Sally Chisholm at the Massachusetts Institute of Technology and Rob Olson at the Woods Hole (Mass.) Oceanographic Institution discovered this minute wonder - called Prochlorococcus - in 1985. Since then, Chisholm's lab has taken the lead in exploring the microbe's lifestyles and genome. Lab members' latest findings show that different strains of the bacterium swap genes as readily as college students swap songs over the Internet. Viruses play the role of computer file-swapping programs.

In her lab's announcement, Professor Chisholm explains that the new findings are beginning to paint "a picture of gene diversity and gene flow in the most abundant photosynthetic cell on the planet." Papers published last month in Science magazine present the technical details. From being totally unknown to science, this photosynthetic marvel has revealed itself to be so abundant that it accounts for up to 48 percent of the ocean's net primary biological production. Chisholm says it forms "an important part of the food chain in the oceans." It even supplies "some of the oxygen we breathe."
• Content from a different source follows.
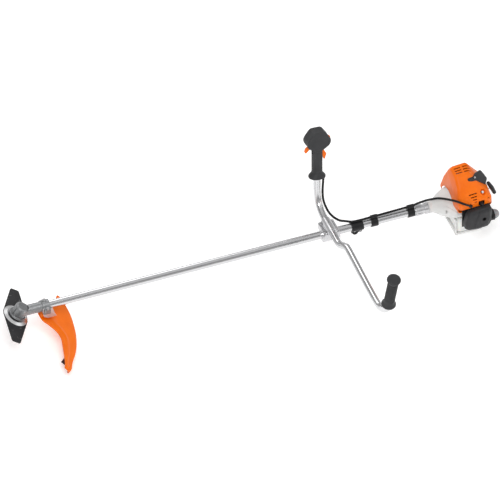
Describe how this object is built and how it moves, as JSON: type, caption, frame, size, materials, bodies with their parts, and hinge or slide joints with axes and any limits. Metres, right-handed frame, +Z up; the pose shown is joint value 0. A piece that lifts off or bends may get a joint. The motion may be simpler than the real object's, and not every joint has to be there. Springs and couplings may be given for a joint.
{
  "type": "brush cutter",
  "caption": "Petrol brush cutter: long metal drive tube, tilted gearhead with two-edged grass blade and curved guard, two-handed handlebar with control handle, compact engine.",
  "frame": {"origin": "on the drive tube axis under the centre of the handlebar clamp", "axes": "+X along the drive tube to the engine, +Z up, -Y to the operator's left"},
  "size_m": [1.6045, 0.6797, 0.4242],
  "materials": {
    "cast_metal": "fine cast surface",
    "housing_grey": "moulded, slightly satin",
    "tank_white": "translucent moulded",
    "tube_metal": "bright drawn and anodised",
    "steel": "machined",
    "plate_steel": "turned",
    "dark_steel": "blackened",
    "blade_black": "black paint, ground edges",
    "orange": "satin moulded",
    "grip_rubber": "matt ribbed",
    "black_plastic": "moulded",
    "cover_grey": "fine grained",
    "cable_black": "smooth sheath",
    "bulb": "smooth translucent",
    "white_parts": "plain"
  },
  "bodies": {
    "root": {"gearbox_housing": "cast_metal", "gearbox_cap": "cast_metal", "gearbox_screws": "steel", "grease_plug": "dark_steel", "gearbox_bearings": "steel", "deflector": "orange", "deflector_bracket": "dark_steel", "deflector_screws": "dark_steel", "line_knife": "dark_steel", "drive_tube": "tube_metal", "shaft_bushes": "white_parts", "handlebar_clamp_base": "cast_metal", "handlebar_clamp_cap": "cast_metal", "handlebar_screws": "steel", "handlebar": "tube_metal", "left_grip": "grip_rubber", "control_handle": "grip_rubber", "throttle_cable": "cable_black", "harness_eyelet": "black_plastic", "eyelet_screw": "steel", "cable_clips": "black_plastic", "vibration_collar": "cast_metal", "clutch_housing": "housing_grey", "clutch_bearing": "steel", "crankcase": "cast_metal", "cylinder": "cast_metal", "spark_plug": "white_parts", "plug_cover": "black_plastic", "engine_shroud": "orange", "muffler": "dark_steel", "carburettor": "cast_metal", "filter_base": "black_plastic", "air_filter": "white_parts", "starter_housing": "black_plastic", "fuel_tank": "tank_white", "base_foot": "housing_grey"},
    "cutter": {"bevel_gear": "steel", "output_shaft": "steel", "thrust_plate": "plate_steel", "grass_blade": "blade_black", "rider_plate": "plate_steel", "blade_nut": "dark_steel"},
    "drive_line": {"bevel_pinion": "steel", "drive_shaft": "steel", "clutch_drum": "steel"},
    "crank": {"crankshaft": "steel", "flywheel": "steel", "clutch_shoes": "steel"},
    "piston_group": {"piston": "steel", "connecting_rod": "steel"},
    "trigger": {"throttle_trigger": "orange"},
    "lockout": {"throttle_lockout": "orange"},
    "slider": {"stop_slider": "orange"},
    "choke": {"choke_lever": "black_plastic"},
    "primer": {"primer_bulb": "bulb"},
    "cap": {"fuel_cap": "black_plastic"},
    "air_cover": {"filter_cover": "cover_grey"},
    "pull_grip": {"starter_grip": "black_plastic", "starter_rope": "white_parts"},
    "pulley": {"starter_pulley": "white_parts"}
  },
  "joints": [
    {"name": "cutter_spin", "type": "hinge", "parent": "root", "child": "cutter", "pos_m": [-1.022, 0, 0], "axis": [0.4509, -0.1917, 0.8718], "continuous": true},
    {"name": "drive_spin", "type": "hinge", "parent": "root", "child": "drive_line", "pos_m": [0, 0, 0], "axis": [1, 0, 0], "continuous": true},
    {"name": "crank_spin", "type": "hinge", "parent": "root", "child": "crank", "pos_m": [0.45, 0, 0], "axis": [1, 0, 0], "continuous": true},
    {"name": "piston_stroke", "type": "slide", "parent": "root", "child": "piston_group", "axis": [0, 0, -1], "range_m": [0, 0.028]},
    {"name": "trigger_pull", "type": "hinge", "parent": "root", "child": "trigger", "pos_m": [0.01889, 0.13379, 0.23183], "axis": [-0.0147, 0.9806, -0.1954], "range_deg": [0, 18], "stiffness_Nm_per_rad": 0.2, "springref_deg": -17.19},
    {"name": "lockout_press", "type": "hinge", "parent": "root", "child": "lockout", "pos_m": [-0.00556, 0.13771, 0.25333], "axis": [0.0147, -0.9806, 0.1954], "range_deg": [0, 14], "stiffness_Nm_per_rad": 0.2, "springref_deg": -17.19},
    {"name": "stop_slide", "type": "slide", "parent": "root", "child": "slider", "axis": [0.0735, 0.1959, 0.9779], "range_m": [-0.007, 0.008]},
    {"name": "choke_turn", "type": "hinge", "parent": "root", "child": "choke", "pos_m": [0.459, -0.088, 0.049], "axis": [0, 0, 1], "range_deg": [0, 40]},
    {"name": "primer_press", "type": "slide", "parent": "root", "child": "primer", "axis": [-1, 0, 0], "range_m": [0, 0.004], "stiffness_N_per_m": 800, "springref_m": -0.001},
    {"name": "fuel_cap_turn", "type": "hinge", "parent": "root", "child": "cap", "pos_m": [0.492, 0.024, -0.082], "axis": [1, 0, 0], "range_deg": [0, 90]},
    {"name": "filter_cover_off", "type": "slide", "parent": "root", "child": "air_cover", "axis": [0, -1, 0], "range_m": [0, 0.06]},
    {"name": "starter_pull", "type": "slide", "parent": "root", "child": "pull_grip", "axis": [1, 0, 0], "range_m": [0, 0.09]},
    {"name": "pulley_turn", "type": "hinge", "parent": "root", "child": "pulley", "pos_m": [0.487, 0, 0], "axis": [1, 0, 0], "range_deg": [0, 200]}
  ],
  "couplings": [
    {"joint": "drive_spin", "follows": "cutter_spin", "ratio": -1.4},
    {"joint": "pulley_turn", "follows": "starter_pull", "rad_per_m": 36.36}
  ]
}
The studies show that the genomes in all the strains of the bacterium have distinctive regions in their DNA - so-called genetic "islands" - that have a variety of potentially useful instructions. They represent contingency plans for meeting the challenges of marine life.

One or more of those genes can kick in and give the organism the capabilities it needs to survive and thrive when environmental changes call for it. The studies also show that the bacteria live in waters swarming with viruses. These readily pick up a genetic "island" from one bacterium and transfer it to another. Biologists have seen this happen with pathogenic bacteria. The new studies suggest it is the standard way of microbial life in the sea.

MIT Prof. Edward DeLong and various colleagues are using a particularly tricky kind of DNA forensic study to trace the bacterium's habits. They have developed a computer program that takes the data from DNA fragments in seawater and assembles it into sequences long enough for the team to identify which microbes are present and even what they have been up to. The researchers found genes from surface-water bacteria that code for an ability to move around to find food. Other genes from deeper-water microbes reflect an ability to cling to descending food particles.

In spite of centuries of research, microbial life is one of the biggest unknowns in marine biology.

Chisholm explains that scientists are not just looking at various species. They are trying to understand a total life system. It's a system in which microbes co-evolved with each other and with the chemistry and physics of the sea. Chisholm notes that "chemistry, physics, and biology are tightly linked as a system, meaning you can't change one without altering the other two."

Her team hopes that Prochlorococcus will be a key organism in revealing how that system of sealife works.